» **SUPPLIED MATERIAL**:
++++++++++
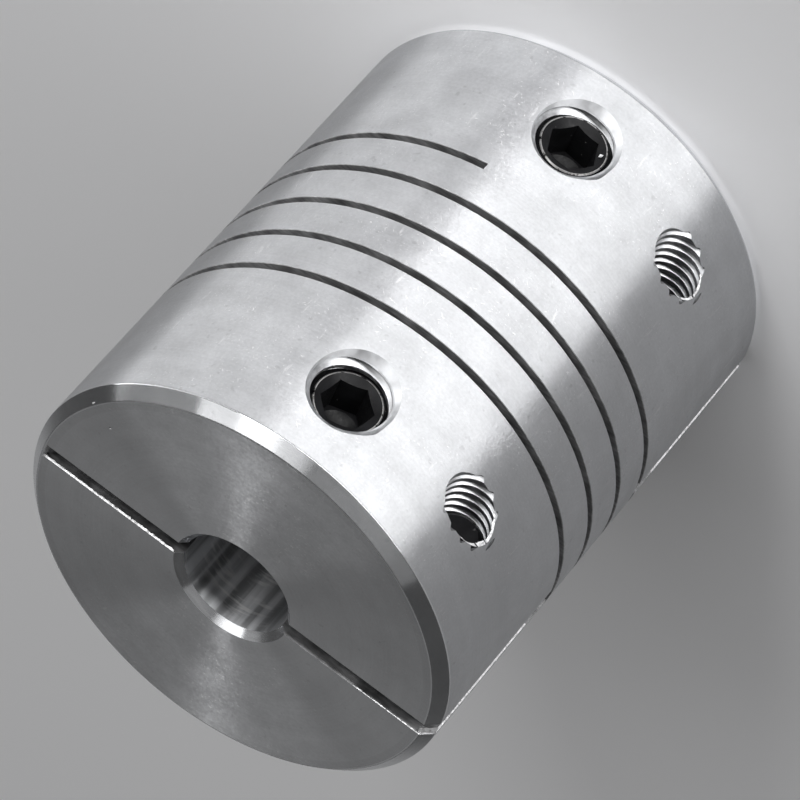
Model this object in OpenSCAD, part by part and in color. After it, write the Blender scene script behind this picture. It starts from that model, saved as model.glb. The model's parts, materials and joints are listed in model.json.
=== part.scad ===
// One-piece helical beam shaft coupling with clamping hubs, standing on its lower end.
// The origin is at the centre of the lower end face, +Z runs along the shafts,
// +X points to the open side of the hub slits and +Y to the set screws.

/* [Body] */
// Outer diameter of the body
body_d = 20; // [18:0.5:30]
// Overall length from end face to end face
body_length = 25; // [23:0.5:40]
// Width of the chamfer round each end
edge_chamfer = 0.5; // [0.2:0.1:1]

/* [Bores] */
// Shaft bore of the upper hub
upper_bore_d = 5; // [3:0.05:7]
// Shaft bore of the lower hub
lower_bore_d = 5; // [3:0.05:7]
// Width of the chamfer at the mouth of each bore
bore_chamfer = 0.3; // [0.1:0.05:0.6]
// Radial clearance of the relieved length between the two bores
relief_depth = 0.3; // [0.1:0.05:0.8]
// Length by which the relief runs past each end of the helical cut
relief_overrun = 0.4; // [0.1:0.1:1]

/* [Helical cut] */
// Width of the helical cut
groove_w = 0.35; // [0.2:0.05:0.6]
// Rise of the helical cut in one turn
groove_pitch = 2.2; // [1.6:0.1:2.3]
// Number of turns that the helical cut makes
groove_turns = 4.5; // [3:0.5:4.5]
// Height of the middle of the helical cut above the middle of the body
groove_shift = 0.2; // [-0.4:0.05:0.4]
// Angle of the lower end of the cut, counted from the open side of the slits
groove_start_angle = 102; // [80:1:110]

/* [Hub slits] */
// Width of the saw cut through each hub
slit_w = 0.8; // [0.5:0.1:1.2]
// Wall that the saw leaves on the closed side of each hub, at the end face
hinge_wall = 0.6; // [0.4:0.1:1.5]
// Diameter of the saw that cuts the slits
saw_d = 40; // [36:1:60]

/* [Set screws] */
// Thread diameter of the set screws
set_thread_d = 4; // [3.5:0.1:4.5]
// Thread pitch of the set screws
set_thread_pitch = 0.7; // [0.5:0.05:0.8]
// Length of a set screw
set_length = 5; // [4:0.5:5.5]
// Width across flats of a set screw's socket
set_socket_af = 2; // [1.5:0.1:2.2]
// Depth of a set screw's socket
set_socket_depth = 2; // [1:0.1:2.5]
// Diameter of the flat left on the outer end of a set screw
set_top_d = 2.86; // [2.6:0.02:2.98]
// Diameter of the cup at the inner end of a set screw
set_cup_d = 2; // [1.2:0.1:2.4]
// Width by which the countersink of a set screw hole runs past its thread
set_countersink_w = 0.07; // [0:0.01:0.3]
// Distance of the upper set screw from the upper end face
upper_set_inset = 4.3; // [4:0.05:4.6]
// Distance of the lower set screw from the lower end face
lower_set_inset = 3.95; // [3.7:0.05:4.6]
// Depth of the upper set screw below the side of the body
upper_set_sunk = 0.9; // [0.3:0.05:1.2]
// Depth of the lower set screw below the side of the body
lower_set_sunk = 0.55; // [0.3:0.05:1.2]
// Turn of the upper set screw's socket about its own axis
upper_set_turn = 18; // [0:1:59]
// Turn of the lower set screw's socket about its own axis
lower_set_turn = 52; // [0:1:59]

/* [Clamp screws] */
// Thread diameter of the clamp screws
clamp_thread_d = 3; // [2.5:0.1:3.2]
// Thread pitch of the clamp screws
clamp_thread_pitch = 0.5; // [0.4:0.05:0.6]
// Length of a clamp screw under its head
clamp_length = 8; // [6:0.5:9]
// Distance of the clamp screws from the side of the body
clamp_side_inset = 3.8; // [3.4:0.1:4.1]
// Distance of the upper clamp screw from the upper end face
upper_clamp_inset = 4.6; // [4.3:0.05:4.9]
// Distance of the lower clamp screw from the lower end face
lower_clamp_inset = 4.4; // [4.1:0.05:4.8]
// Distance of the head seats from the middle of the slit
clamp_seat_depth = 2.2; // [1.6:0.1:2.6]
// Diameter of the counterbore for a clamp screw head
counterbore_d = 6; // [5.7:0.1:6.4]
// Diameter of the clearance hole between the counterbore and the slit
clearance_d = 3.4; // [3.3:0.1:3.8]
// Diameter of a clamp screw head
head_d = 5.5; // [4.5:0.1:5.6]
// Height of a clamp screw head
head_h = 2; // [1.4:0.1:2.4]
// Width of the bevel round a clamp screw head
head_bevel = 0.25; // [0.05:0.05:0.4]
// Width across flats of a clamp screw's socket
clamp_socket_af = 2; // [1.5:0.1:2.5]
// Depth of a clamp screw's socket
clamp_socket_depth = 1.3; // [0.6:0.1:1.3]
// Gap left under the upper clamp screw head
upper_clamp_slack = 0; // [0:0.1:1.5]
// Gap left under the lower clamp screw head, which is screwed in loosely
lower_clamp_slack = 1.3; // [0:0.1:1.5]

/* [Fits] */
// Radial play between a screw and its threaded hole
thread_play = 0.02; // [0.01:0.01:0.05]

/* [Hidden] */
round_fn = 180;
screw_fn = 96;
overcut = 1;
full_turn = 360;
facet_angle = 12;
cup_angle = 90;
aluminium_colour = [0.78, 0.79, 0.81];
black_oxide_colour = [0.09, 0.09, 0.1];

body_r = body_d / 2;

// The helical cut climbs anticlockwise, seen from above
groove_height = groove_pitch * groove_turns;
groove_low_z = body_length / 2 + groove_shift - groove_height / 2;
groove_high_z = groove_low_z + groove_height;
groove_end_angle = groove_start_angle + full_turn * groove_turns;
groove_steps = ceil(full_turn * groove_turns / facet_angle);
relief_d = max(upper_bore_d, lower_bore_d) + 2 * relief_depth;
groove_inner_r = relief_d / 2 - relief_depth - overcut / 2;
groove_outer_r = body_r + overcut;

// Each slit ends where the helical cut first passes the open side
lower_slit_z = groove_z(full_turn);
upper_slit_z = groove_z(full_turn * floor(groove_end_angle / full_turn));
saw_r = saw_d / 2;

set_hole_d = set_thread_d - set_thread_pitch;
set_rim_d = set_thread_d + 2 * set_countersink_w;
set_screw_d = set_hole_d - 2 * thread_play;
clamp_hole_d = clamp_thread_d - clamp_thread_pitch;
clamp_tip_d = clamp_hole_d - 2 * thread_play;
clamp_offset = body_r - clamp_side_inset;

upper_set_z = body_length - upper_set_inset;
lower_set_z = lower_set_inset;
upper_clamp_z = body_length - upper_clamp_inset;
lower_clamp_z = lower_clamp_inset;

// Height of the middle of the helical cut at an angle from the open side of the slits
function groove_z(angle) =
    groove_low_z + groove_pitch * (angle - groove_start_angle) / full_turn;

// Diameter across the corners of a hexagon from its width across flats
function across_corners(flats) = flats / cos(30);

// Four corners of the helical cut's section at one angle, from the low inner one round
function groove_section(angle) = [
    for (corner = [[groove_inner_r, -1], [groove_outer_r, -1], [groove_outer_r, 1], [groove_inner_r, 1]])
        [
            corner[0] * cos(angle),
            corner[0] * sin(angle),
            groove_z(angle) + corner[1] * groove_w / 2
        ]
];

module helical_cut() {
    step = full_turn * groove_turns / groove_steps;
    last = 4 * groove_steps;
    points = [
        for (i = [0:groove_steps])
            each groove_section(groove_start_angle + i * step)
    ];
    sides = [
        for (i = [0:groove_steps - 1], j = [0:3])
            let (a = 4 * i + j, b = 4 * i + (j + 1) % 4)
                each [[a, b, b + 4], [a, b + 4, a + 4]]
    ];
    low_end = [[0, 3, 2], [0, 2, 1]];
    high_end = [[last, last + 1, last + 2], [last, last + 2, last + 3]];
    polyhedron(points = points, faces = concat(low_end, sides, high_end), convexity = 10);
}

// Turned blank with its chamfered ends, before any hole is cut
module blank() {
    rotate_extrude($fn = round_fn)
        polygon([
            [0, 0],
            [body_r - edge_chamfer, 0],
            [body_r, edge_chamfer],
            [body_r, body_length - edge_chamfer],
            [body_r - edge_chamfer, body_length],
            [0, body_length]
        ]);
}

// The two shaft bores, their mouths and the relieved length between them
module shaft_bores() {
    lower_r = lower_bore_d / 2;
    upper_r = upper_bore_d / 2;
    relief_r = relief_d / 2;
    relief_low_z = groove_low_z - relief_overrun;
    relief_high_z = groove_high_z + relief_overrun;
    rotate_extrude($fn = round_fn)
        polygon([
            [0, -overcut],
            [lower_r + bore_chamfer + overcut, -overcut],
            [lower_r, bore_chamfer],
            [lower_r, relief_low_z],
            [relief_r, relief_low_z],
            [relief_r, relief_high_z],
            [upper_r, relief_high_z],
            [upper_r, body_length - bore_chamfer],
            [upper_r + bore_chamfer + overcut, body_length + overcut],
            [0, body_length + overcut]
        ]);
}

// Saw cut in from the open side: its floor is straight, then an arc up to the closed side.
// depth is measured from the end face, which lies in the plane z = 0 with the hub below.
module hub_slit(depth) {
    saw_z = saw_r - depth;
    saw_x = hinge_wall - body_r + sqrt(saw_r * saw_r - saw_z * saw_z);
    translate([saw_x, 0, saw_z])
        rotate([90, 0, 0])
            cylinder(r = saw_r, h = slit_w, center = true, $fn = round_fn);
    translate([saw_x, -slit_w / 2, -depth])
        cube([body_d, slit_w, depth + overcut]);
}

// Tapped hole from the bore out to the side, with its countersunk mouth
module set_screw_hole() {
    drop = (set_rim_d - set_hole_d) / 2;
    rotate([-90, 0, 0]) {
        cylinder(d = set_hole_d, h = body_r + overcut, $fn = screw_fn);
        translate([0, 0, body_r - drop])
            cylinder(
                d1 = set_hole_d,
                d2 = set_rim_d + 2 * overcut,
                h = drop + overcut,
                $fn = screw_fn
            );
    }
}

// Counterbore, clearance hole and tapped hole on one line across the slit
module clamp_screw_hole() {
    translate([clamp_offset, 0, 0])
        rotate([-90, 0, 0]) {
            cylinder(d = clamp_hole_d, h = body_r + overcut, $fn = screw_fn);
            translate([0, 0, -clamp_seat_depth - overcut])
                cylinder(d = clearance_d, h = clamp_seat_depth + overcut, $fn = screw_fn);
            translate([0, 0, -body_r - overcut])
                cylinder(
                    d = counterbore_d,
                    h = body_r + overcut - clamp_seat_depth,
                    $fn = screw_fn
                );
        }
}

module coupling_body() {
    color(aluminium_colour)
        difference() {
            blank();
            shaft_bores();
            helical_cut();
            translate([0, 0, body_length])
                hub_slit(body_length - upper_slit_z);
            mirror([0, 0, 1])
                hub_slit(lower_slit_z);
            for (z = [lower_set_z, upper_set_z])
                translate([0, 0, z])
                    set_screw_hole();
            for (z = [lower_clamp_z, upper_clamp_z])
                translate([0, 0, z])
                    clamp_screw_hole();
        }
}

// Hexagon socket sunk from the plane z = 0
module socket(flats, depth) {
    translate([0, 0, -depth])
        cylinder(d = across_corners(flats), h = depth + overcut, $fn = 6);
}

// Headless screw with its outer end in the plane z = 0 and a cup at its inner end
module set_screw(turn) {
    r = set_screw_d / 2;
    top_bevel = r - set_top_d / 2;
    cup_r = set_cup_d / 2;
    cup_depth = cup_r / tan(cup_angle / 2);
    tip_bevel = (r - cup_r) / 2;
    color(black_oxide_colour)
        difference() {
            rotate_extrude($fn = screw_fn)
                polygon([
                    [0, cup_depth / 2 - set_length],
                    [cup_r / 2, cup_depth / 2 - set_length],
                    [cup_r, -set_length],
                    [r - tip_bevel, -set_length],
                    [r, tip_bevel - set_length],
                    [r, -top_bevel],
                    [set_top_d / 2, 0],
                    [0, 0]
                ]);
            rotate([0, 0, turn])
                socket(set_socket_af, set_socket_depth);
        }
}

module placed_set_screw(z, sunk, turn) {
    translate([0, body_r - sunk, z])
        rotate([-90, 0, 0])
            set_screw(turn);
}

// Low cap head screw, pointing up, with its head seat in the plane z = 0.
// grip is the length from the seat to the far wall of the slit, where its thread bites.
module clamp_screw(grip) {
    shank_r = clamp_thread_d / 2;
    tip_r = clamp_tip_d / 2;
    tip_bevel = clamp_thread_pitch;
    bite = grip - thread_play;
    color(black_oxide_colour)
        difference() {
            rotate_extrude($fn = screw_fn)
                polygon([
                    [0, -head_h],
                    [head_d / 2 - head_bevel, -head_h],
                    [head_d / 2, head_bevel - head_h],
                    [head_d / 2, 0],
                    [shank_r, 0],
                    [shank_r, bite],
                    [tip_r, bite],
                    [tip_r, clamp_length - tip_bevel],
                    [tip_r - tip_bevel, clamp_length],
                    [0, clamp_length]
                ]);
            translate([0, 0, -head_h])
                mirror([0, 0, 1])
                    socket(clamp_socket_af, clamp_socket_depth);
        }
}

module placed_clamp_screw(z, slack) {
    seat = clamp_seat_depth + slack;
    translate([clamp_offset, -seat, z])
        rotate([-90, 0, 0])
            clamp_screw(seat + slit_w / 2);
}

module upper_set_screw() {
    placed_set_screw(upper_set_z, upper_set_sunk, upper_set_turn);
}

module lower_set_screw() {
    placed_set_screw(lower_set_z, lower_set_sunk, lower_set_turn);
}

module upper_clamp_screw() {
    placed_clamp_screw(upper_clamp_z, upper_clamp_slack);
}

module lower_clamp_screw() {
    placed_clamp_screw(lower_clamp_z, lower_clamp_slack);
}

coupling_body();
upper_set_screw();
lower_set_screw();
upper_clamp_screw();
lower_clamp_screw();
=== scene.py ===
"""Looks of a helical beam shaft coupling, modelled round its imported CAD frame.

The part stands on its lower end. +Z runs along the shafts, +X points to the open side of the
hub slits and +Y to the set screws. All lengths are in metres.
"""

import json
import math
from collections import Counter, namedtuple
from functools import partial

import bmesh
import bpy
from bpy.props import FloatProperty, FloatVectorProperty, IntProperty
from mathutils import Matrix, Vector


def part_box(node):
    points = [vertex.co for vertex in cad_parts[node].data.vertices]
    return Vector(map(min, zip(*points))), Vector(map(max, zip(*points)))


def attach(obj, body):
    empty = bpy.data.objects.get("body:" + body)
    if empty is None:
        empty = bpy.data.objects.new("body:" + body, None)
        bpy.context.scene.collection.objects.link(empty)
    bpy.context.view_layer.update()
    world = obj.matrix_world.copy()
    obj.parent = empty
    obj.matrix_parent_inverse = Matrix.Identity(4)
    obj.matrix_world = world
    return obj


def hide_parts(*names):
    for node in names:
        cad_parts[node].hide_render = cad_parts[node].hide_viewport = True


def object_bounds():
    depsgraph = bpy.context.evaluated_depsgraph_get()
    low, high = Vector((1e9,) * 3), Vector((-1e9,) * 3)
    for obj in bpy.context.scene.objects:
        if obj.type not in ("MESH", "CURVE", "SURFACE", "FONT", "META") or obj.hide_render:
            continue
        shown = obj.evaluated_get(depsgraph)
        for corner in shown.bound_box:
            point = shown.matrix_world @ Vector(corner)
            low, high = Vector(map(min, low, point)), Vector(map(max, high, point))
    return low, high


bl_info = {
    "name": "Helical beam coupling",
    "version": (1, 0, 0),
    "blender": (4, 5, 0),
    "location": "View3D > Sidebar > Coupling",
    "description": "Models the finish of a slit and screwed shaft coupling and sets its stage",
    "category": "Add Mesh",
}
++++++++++
» **AIM OF THE TASK**:
From the line with "module placed_clamp_screw(z, slack)" through the line with "for node in", set down every line exactly and nothing besides.

» **RESPONSE FOR THIS EXERCISE**:
module placed_clamp_screw(z, slack) {
    seat = clamp_seat_depth + slack;
    translate([clamp_offset, -seat, z])
        rotate([-90, 0, 0])
            clamp_screw(seat + slit_w / 2);
}

module upper_set_screw() {
    placed_set_screw(upper_set_z, upper_set_sunk, upper_set_turn);
}

module lower_set_screw() {
    placed_set_screw(lower_set_z, lower_set_sunk, lower_set_turn);
}

module upper_clamp_screw() {
    placed_clamp_screw(upper_clamp_z, upper_clamp_slack);
}

module lower_clamp_screw() {
    placed_clamp_screw(lower_clamp_z, lower_clamp_slack);
}

coupling_body();
upper_set_screw();
lower_set_screw();
upper_clamp_screw();
lower_clamp_screw();
=== scene.py ===
"""Looks of a helical beam shaft coupling, modelled round its imported CAD frame.

The part stands on its lower end. +Z runs along the shafts, +X points to the open side of the
hub slits and +Y to the set screws. All lengths are in metres.
"""

import json
import math
from collections import Counter, namedtuple
from functools import partial

import bmesh
import bpy
from bpy.props import FloatProperty, FloatVectorProperty, IntProperty
from mathutils import Matrix, Vector


def part_box(node):
    points = [vertex.co for vertex in cad_parts[node].data.vertices]
    return Vector(map(min, zip(*points))), Vector(map(max, zip(*points)))


def attach(obj, body):
    empty = bpy.data.objects.get("body:" + body)
    if empty is None:
        empty = bpy.data.objects.new("body:" + body, None)
        bpy.context.scene.collection.objects.link(empty)
    bpy.context.view_layer.update()
    world = obj.matrix_world.copy()
    obj.parent = empty
    obj.matrix_parent_inverse = Matrix.Identity(4)
    obj.matrix_world = world
    return obj


def hide_parts(*names):
    for node in names:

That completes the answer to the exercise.